At a symposium recently organised by the Department of Political Science, University of Lagos, tagged, “X-raying 50 years of military intervention in Nigeria’s politics,” the human rights activist warned the President against chasing after the loan, but rather engage in an aggressive recovery of looted funds stored up in Western countries by past rulers and politicians in the country.
Citing how previous debts negatively affected development in the country, Falana said, “Between 1978 and 1986, this country incurred debts to the extent that we did not know how much we owed under the regime of General Ibrahim Babangida. They had to engage the services of a consultant in the West to tell us what we owed, and of course, the London Paris Club gave us a figure.
“By the time [former President Olusegun] Obasanjo was paying the debts, in one fell swoop in 2005, this country parted with $12.4bn for the West to forgive us our debts. Meanwhile, they were the real sinners. At that time, on both the principal and the interest, we had paid $42bn. That amount alone could have eradicated poverty in the entire Africa.
“Now again, President Buhari wants to get a loan of $30bn. You know what that means? For generations unborn, we will mortgage their future, except the money is genuinely meant for infrastructural development, which is usually not the case once the money comes in. So Buhari should forget about the $30bn loan when he can get more than that if he goes after our stolen money in the West. General Sani Abacha and one of his men alone stole over $17bn.”
Tasking President Buhari on other ways of seeking funds to work with, Falana added, “Don’t go and borrow. Engage in an aggressive recovery of our looted funds. If this government is genuinely committed to the development of our country and wants to fight corruption, we can raise up to $200bn. Go after the Western countries, especially Switzerland that warehouses stolen funds all around the world.”
Already, the country’s external debt profile stands at $68bn and ranks 57th on the World Bank’s list of countries by external debt.
Furthermore, recent figures from the Debt Management Office show that in the past one year alone, the country has accumulated over $13.2bn (N4.17tn) in external debt.

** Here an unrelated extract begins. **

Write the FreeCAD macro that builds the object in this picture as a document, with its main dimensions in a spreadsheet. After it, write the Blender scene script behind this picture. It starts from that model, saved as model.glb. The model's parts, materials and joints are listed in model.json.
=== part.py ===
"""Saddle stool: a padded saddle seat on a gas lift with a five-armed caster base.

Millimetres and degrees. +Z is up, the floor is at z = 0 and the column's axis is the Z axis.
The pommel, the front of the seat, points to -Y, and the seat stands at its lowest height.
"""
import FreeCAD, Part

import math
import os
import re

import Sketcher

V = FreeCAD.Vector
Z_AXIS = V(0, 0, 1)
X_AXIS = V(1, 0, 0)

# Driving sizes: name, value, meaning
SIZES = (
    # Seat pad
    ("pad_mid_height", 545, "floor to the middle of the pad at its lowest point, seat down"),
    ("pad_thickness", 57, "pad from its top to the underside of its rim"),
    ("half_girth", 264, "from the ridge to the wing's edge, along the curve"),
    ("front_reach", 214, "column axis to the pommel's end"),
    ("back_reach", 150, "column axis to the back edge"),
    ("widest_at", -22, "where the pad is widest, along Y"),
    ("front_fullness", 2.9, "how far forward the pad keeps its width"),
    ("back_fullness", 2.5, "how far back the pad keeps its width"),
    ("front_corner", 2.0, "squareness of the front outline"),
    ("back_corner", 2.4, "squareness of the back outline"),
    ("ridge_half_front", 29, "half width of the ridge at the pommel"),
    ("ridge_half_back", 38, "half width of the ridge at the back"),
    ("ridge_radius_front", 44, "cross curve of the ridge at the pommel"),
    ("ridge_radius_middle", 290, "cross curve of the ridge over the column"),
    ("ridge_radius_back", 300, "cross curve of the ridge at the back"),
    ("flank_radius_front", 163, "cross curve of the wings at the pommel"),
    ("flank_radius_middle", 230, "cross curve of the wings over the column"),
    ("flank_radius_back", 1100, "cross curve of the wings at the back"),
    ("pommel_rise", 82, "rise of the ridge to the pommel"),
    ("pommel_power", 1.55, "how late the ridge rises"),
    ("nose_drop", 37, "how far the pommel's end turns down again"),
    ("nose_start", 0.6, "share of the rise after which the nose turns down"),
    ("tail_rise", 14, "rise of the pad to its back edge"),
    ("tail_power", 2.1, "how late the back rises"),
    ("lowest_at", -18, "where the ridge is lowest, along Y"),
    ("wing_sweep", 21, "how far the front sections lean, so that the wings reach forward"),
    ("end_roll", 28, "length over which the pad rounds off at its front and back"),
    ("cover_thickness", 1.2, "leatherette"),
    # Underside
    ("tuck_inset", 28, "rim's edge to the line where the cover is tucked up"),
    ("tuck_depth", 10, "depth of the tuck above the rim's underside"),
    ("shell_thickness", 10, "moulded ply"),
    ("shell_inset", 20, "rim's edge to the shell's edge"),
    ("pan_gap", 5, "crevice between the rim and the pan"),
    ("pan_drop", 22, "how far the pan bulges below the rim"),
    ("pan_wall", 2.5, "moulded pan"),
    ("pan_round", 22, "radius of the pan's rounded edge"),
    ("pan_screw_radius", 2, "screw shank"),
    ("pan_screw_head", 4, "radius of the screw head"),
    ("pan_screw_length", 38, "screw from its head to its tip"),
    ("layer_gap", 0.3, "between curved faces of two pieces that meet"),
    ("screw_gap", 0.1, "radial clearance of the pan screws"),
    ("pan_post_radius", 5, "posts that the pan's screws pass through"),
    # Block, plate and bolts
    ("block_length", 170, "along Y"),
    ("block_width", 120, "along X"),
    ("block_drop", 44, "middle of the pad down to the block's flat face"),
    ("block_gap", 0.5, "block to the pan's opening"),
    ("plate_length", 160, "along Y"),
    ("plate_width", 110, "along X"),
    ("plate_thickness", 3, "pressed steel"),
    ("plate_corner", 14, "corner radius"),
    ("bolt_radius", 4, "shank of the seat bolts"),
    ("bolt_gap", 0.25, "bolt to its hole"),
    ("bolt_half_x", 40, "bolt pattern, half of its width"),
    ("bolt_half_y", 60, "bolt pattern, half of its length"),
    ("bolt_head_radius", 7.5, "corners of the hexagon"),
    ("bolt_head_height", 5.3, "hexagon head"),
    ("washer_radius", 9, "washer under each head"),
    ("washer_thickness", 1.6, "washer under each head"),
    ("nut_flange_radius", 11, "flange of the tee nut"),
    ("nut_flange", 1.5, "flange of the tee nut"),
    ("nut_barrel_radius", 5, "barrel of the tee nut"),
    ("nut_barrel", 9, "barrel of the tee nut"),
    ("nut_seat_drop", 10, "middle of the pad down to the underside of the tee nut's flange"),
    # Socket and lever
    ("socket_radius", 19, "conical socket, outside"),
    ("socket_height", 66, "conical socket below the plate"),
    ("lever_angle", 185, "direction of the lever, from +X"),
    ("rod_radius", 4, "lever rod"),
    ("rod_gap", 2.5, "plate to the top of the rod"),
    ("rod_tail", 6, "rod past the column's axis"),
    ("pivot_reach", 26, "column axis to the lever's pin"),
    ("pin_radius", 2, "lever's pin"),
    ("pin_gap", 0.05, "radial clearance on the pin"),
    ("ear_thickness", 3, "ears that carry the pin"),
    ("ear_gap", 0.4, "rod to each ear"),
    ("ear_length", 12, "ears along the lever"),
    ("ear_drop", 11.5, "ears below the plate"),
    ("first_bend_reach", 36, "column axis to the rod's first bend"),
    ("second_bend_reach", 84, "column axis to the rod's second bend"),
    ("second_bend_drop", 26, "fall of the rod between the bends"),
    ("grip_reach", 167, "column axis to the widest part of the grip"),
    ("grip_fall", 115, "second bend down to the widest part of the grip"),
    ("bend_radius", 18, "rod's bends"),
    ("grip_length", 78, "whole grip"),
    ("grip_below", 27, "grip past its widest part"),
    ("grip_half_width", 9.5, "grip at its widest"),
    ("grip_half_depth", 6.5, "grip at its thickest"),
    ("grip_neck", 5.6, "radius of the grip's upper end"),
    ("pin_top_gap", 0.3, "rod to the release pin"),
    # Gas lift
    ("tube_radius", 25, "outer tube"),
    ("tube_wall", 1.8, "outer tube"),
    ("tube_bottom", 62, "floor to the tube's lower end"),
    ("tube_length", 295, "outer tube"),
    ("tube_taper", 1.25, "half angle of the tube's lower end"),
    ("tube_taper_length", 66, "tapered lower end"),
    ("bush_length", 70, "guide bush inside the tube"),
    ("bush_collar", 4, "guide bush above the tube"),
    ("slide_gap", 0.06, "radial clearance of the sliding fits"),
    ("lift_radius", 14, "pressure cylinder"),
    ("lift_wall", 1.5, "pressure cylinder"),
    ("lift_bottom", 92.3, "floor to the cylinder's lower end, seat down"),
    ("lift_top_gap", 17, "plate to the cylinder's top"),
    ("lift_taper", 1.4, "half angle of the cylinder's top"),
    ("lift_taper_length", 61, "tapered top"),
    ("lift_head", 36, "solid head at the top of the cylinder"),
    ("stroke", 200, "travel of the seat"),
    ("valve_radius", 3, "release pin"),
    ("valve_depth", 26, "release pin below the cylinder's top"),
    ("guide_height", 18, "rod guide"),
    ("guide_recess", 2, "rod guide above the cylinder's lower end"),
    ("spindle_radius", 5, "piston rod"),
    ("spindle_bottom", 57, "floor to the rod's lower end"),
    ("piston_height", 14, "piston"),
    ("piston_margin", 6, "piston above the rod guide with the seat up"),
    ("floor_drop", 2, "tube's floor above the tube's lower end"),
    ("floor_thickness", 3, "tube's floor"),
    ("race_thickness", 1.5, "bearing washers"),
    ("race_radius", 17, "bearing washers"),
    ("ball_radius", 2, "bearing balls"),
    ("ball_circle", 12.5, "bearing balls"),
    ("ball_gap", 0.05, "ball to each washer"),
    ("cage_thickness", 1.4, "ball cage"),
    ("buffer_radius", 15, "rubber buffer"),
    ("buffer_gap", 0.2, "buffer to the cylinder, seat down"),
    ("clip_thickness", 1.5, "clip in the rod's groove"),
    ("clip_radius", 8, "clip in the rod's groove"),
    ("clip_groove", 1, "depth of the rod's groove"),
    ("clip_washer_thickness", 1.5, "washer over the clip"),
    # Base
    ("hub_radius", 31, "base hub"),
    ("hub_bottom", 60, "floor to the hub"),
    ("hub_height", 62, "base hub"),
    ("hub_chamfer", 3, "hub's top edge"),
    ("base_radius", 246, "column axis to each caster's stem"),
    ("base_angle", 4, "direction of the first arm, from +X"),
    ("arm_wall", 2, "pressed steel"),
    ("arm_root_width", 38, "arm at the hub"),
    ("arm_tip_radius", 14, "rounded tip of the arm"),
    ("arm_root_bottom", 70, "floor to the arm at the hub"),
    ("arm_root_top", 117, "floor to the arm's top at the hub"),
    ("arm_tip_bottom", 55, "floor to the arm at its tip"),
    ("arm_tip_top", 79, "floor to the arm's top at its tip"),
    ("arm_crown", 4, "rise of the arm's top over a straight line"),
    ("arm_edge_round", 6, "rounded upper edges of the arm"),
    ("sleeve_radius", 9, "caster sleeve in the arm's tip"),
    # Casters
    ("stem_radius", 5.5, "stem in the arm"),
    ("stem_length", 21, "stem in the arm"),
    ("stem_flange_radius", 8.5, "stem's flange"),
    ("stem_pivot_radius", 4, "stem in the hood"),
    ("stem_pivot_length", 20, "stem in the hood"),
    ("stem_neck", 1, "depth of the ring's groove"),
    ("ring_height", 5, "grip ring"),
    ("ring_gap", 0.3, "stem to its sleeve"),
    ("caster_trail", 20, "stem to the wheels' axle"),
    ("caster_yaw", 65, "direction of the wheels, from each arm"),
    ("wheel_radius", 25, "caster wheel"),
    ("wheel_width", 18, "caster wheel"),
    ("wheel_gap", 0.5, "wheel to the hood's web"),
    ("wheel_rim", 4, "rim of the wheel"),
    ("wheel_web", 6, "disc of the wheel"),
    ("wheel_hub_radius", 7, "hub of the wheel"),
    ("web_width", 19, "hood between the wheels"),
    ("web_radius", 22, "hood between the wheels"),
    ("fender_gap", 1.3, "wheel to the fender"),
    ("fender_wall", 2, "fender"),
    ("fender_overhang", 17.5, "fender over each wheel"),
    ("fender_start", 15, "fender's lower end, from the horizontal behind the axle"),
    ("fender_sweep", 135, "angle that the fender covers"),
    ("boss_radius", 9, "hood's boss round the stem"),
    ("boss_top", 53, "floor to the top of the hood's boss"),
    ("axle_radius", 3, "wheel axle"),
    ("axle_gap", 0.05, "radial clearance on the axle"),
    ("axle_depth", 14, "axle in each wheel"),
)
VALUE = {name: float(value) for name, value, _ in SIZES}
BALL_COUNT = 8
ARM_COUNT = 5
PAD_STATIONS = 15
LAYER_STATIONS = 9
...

An economist, Henry Boyo, said with the current fiscal landscape in which about 40 per cent of the country’s annual revenue is already applied to debt servicing alone, getting a $29.9bn loan would worsen the economic situation.
Describing it as what would be “the largest borrowing in Nigeria’s fiscal history,” Boyo asked lawmakers to ignore “predatory” suggestions that the country’s economy is relatively under-borrowed.

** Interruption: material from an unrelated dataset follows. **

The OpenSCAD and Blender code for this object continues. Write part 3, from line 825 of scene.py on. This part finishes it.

In an article titled, “To concession is more responsible than to borrow,” the economist expressed worry that a $29.9bn loan would shoot the country’s debt profile to above $90bn.
He said, “Additionally, if the foreign loan package excludes the widely reported offer of billions of dollars’ China loans and the trillions of naira which will also be borrowed from the domestic market to fund future budget deficits, then of course, well over 50 per cent of our actual annual revenue will be required just to service our debts, while the balance income will be predominantly, as usual, consumed by recurrent expenditure, with little left over for infrastructure remediation.
“Unfortunately, serial defaults in payment of service charges, as was the case before the 2006 debt exit, will invariably instigate overbearing foreign creditors to exercise their rights and insist on more socially oppressive economic reforms to guarantee their investments.
“Besides, when completed, projects funded with the $29.96bn loans would invariably become public utilities. These prospects should be worrisome to us all, as our track record in the management of public utilities has always been riddled with corruption and deliberate negligence while some projects have become moribund, even before completion, while other sporadically sustainable operations have ultimately ended in dismal failure.”
In a similar manner, a development consultant and public affairs analyst, Mr. Jide Ojo, also said more loans would further plunge the country into crisis.
He said, “Previous loans have not been used judiciously. Rather, the bulk of the loans were diverted to private pockets with little or nothing to show for the projects for which the loans were obtained in the first place. Two, the government should account for additional revenues received from the increase in the pump price of petrol from N87 to N145 per litre, N50 stamp duty collection by banks on every banking transaction, looted funds recovered and the Treasury Single Account savings.
“Three, the government stands to rake in huge revenue from the sale of white elephants embarked on that have become a drain on our resources. Over 11,886 uncompleted Federal Government projects were discovered by the Alhaji Bunu Sheriff-led Presidential Assessment Committee in 2012. I have earlier canvassed the audit of these projects to be done. While those that are liabilities should be auctioned off, those that will add value to our economy should be funded to completion from the sale of proceeds from the white elephants auctioned.
“Four, with the current attempts by the Federal Government to reduce the cost of governance, bring more people into the tax net, and block revenue leakages in the bureaucratic system; there should be more money at government’s disposal to be used for infrastructural development. Public-Private-Partnership infrastructural finance model is also a viable option and is better than taking more foreign loans.”
Some analysts believe that former President Olusegun Obasanjo encouraged President Buhari to borrow the money when he [Obasanjo] recently said the country should borrow, spend less and earn more to get out of the current economic recession.
However, speaking on the effects of government borrowing, a Lagos-based economist, Dr. Babatunde Abraham, also said the $29.9bn loan could further worsen the economy rather than improve it.
He said, “Oftentimes, the government imposes taxes to finance its loan repayment programme. High rate of taxes discourages people to work more. Although public borrowing involves transfer of resources (from taxpayers to the lenders), the negative effect of taxes (that is, the desire to work less when taxes are increased) produce an unfavourable effect on income.
“Because of debt, present generation obtains less capital. Thus public borrowing is not necessarily expansionary. A lower volume of capital reduces production and productivity of an economy. Also, getting loan leads to an increase in money supply, which will put a great pressure on the prices of goods and services.